Using ls -lh to list the permissions of all files in the directory
tryhackme@linux2:~$ ls -lh
-rw-r--r-- 1 cmnatic cmnatic 0 Feb 19 10:37 file1
-rw-r--r-- 8 cmnatic cmnatic 0 Feb 19 10:37 file2
Although intimidating, these three columns are very important in determining certain characteristics of a file or folder and whether or not we have access to it. A file or folder can have a couple of characteristics that determine both what actions are allowed and what user or group has the ability to perform the given action -- such as the following:

Read
Write
Execute 
Using su to switch to user2

tryhackme@linux2:~$ su user2
Password:
user2@linux2:/home/tryhackme$
Let's use the "cmnatic.pem" file in our initial screenshot at the top of this task. It has the "-" indicator highlighting that it is a file and then "rw" followed after. This means that only the owner of the file can read and write to this"cmnatic.pem" file but cannot execute it.
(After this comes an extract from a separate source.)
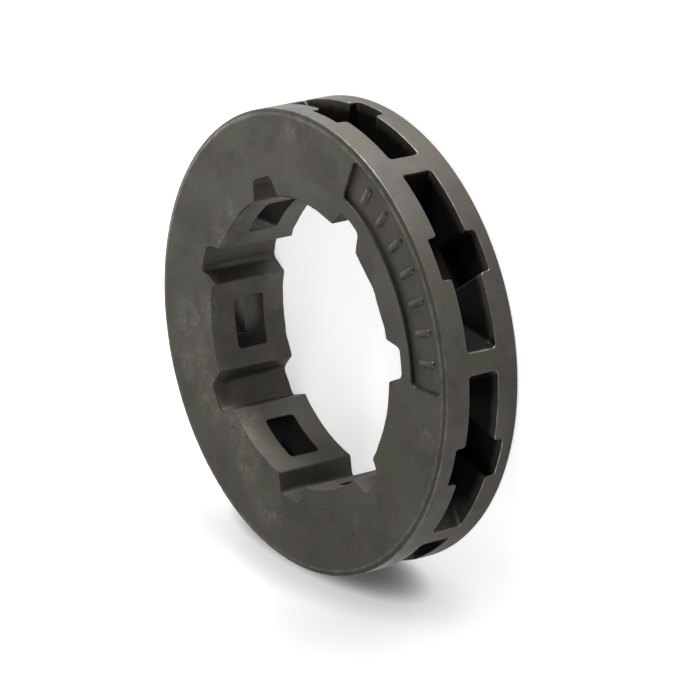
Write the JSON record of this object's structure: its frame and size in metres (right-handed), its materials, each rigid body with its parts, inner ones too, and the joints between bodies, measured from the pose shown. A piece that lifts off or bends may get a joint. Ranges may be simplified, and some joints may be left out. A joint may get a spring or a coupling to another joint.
{
  "type": "chainsaw rim sprocket",
  "caption": "Flat steel ring with a splined bore, and pockets and relief notches round its rim between two rails, that drives a saw chain.",
  "frame": {"origin": "middle of the back face, the face that the sprocket lies on", "axes": "+Z along the bore towards the face with the shallow recess, +X through the middle of that recess and of the pocket under it"},
  "size_m": [0.0304, 0.0304, 0.0058],
  "materials": {
    "cast_steel": "dark warm grey as-cast steel, satin, faintly mottled, with small scuffs and pits"
  },
  "bodies": {
    "root": {"rim_sprocket": "cast_steel"}
  },
  "joints": []
}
Briefly: The Differences Between Users & Groups

The great thing about Linux is that permissions can be so granular, that whilst a user technically owns a file, if the permissions have been set, then a group of users can also have either the same or a different set of permissions to the exact same file without affecting the file owner itself.

Let's put this into a real-world context; the system user that runs a web server must have permissions to read and write files for an effective web application. However, companies such as web hosting companies will have to want to allow their customers to upload their own files for their website without being the webserver system user -- compromising the security of every other customer. 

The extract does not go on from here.